Ara.T.Howard wrote:
> On Fri, 14 May 2004, Roeland Moors wrote:
> 
> 
>>I'm trying to communicate with a program (gnucap) using ruby.
>>
>>The versions of ruby (1.8.1) and gnucap (0.34) are the same on windows 
>>and linux.
>>
>>When I start gnucap, this is the output:
>>
>>Gnucap 0.34
>>The Gnu Circuit Analysis Package
>>Never trust any version less than 1.0
>>Copyright 1982-2002, Albert Davis
>>Gnucap comes with ABSOLUTELY NO WARRANTY
>>This is free software, and you are welcome
>>to redistribute it under certain conditions
>>according to the GNU General Public License.

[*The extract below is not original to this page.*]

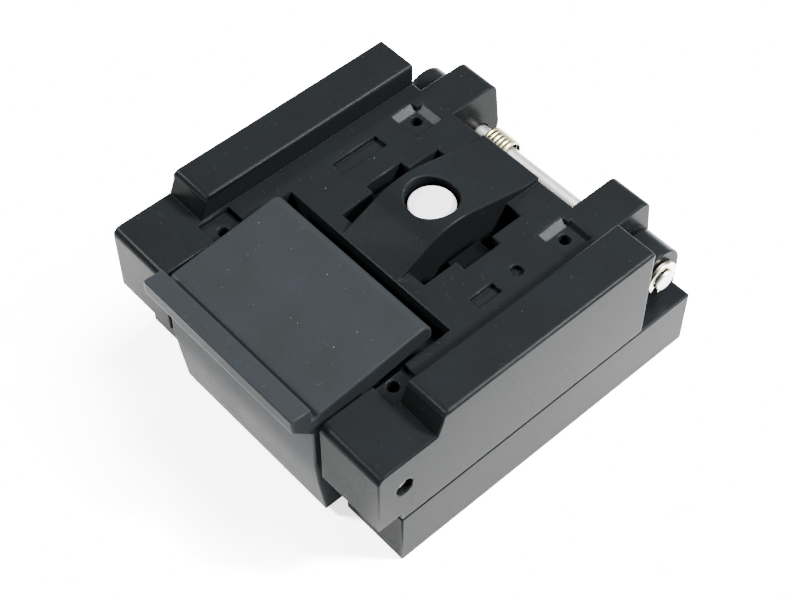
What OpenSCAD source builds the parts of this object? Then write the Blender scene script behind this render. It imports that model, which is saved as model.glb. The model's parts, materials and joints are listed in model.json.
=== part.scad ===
// Clamshell test socket for a small flat chip package: a moulded base with
// sprung contacts, a hinged lid with a floating pressure pad, and a front latch.
// Millimetres. Inside the modules y runs from the base's front face to the rear
// and z from the board up; the assembly is then moved so that the origin lies
// under the middle of the whole part.

/* [Overall] */
// Width of the base and of the lid
socket_w = 32.4; // [30:0.1:40]
// Length of the base, front to rear
base_l = 32.8; // [31:0.2:36]
// Height of the base above the board
base_h = 6.1; // [5.8:0.1:7]
// Gap along the parting line between base and lid
part_gap = 0.12; // [0.08:0.02:0.2]

/* [Hinge] */
// Diameter of the steel hinge pin
pin_d = 2; // [1.6:0.1:2.2]
// Height of the hinge axis above the board
hinge_z = 9.15; // [9:0.05:9.6]
// Radius of the base's hinge ears
ear_r = 2.5; // [2:0.1:2.6]
// Outer faces of the base's ears, from the middle
ear_out = 14.4; // [14.2:0.1:14.8]
// Inner faces of the base's ears, from the middle
ear_in = 11.3; // [11.3:0.1:12.5]
// Outer faces of the lid's ears, from the middle
lid_ear_out = 11; // [10.2:0.1:11]
// Inner faces of the lid's ears, from the middle
lid_ear_in = 7.1; // [6.6:0.1:7.6]
// Radius of the lid ears' upper rear edge
lid_ear_round = 1; // [0.5:0.1:1.5]
// Forward lean of the lid ears' rear face
lid_ear_lean = 0.45; // [0:0.05:0.6]
// Length of pin that stands out past each base ear
pin_out = 0.9; // [0.8:0.1:1.2]
// Outer diameter of the retaining clips
clip_d = 3.2; // [3:0.1:4.2]
// Thickness of the retaining clips
clip_t = 0.4; // [0.3:0.05:0.5]
// Side play between a clip and the base's ear
clip_gap = 0.12; // [0.03:0.01:0.2]
// Diameter of the groove that a clip sits in
groove_d = 1.3; // [1.2:0.1:1.5]

/* [Lid] */
// Height of the lid's deck above the board
deck_z = 14.15; // [13.9:0.05:14.8]
// Rear face of the lid's side walls
lid_rear = 26.85; // [26:0.05:27]
// Step from the side walls' rear face to the deck's rear edge
deck_step = 0.15; // [0.1:0.05:0.3]
// Thickness of the deck over the pad's cavity
deck_t = 2.85; // [2.6:0.05:3.1]
// Height of the two side rails above the deck
rail_h = 2.25; // [1.5:0.05:3]
// Width of each side rail
rail_w = 4.2; // [3:0.1:4.3]
// Foot of the rails' sloping front end
rail_front = 3.5; // [3:0.1:5]
// Forward lean of the rails' front end
rail_lean = 0.6; // [0.2:0.1:1]
// Radius of the rails' front upper edge
rail_round = 0.7; // [0.3:0.1:1]
// Radius along the rails' long edges
rail_edge = 0.3; // [0.1:0.05:0.5]
// Overhang of the lid's front feet past the base
foot_out = 2.37; // [1.8:0.05:2.6]
// Underside of the feet above the base
foot_rise = 1; // [0.6:0.1:1.5]
// Radius of the feet's front upper edge
foot_round = 0.75; // [0.3:0.05:1]
// Inner faces of the feet, from the middle
foot_in = 9.55; // [9.4:0.05:10]

/* [Arch] */
// Half width of the arch over the pad
arch_half = 3.3; // [2.9:0.1:3.4]
// Height of the arch's crest above the deck
arch_h = 2.25; // [1.6:0.05:2.6]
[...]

>>See the file "COPYING" for details.
>>gnucap> _
>>
>>
>>
>>Here is a simple ruby test program:
>>
>><-- CODE -->
>>#!/usr/bin/env ruby -w
>>
>>gnucap = IO.popen("gnucap", "w+")
>>output = ""
>>while output !~ /.*#{"gnucap>"}$/
>>     char = gnucap.getc.chr
>>     output += char
>>end
>>puts "ok"
>><-- CODE -->
>>
>>In Linux this program works and shows me "ok". But on windows the 
>>program stops reading after the last newline: "...details."

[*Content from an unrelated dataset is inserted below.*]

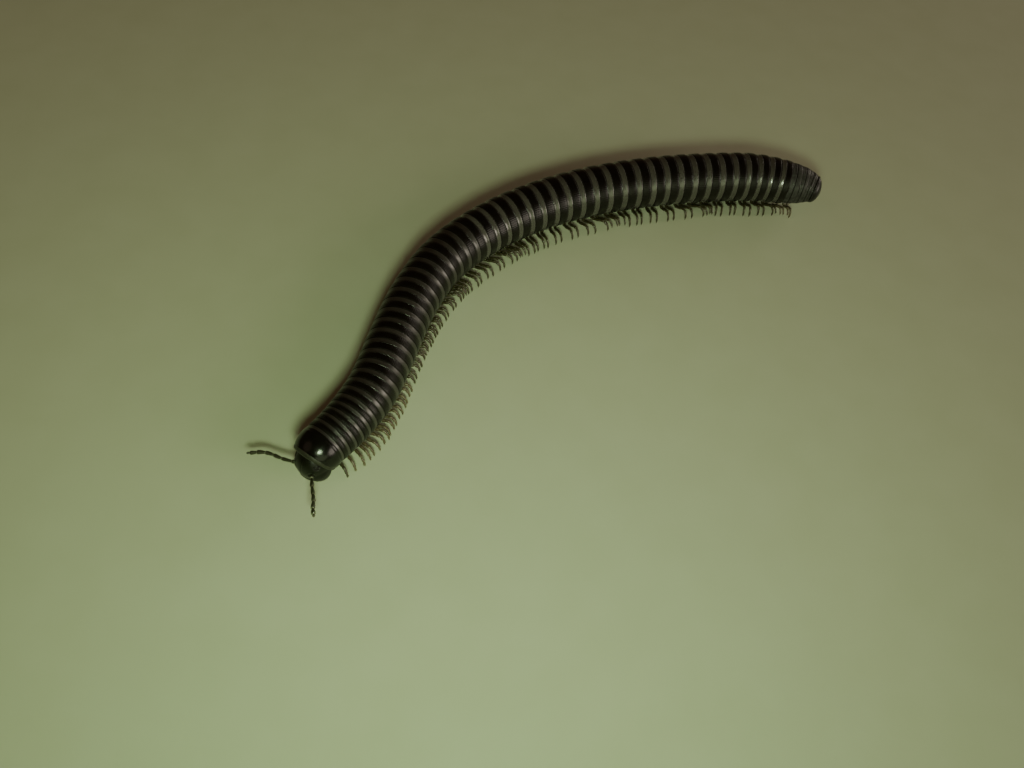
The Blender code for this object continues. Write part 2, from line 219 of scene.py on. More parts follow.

>>This means the program never reach ok.
>>It keeps waiting for input.
>>
>>Any ideas or suggestions?
>>
>>Thanks
> 
> 
> the output from gnucap on window must be line buffered - because it hasn't
> sent a newline the last line with 'gnucap> ' on it has not been flushed and is
> not available for reading.  i bet that, if you ran a few hundred times, you'd
> see this behaviour with linux too.  i dont know if
> 
>   gnucap.sync = true
> 
> will work
> 
> if not perhaps you could write alittle wrapper like this
> 
> file: wgnucap.rb
> ==============
> #!/usr/bin/env ruby
> STDOUT.sync = true
> STDERR.sync = true
> cmd = 'gnucap ' + ARGV.join(' ')
> exec cmd
> 
> though i don't really know about windows...
>   
> -a
The wrapper didn't work, but I found a solution
I just send an extra empty command after each command.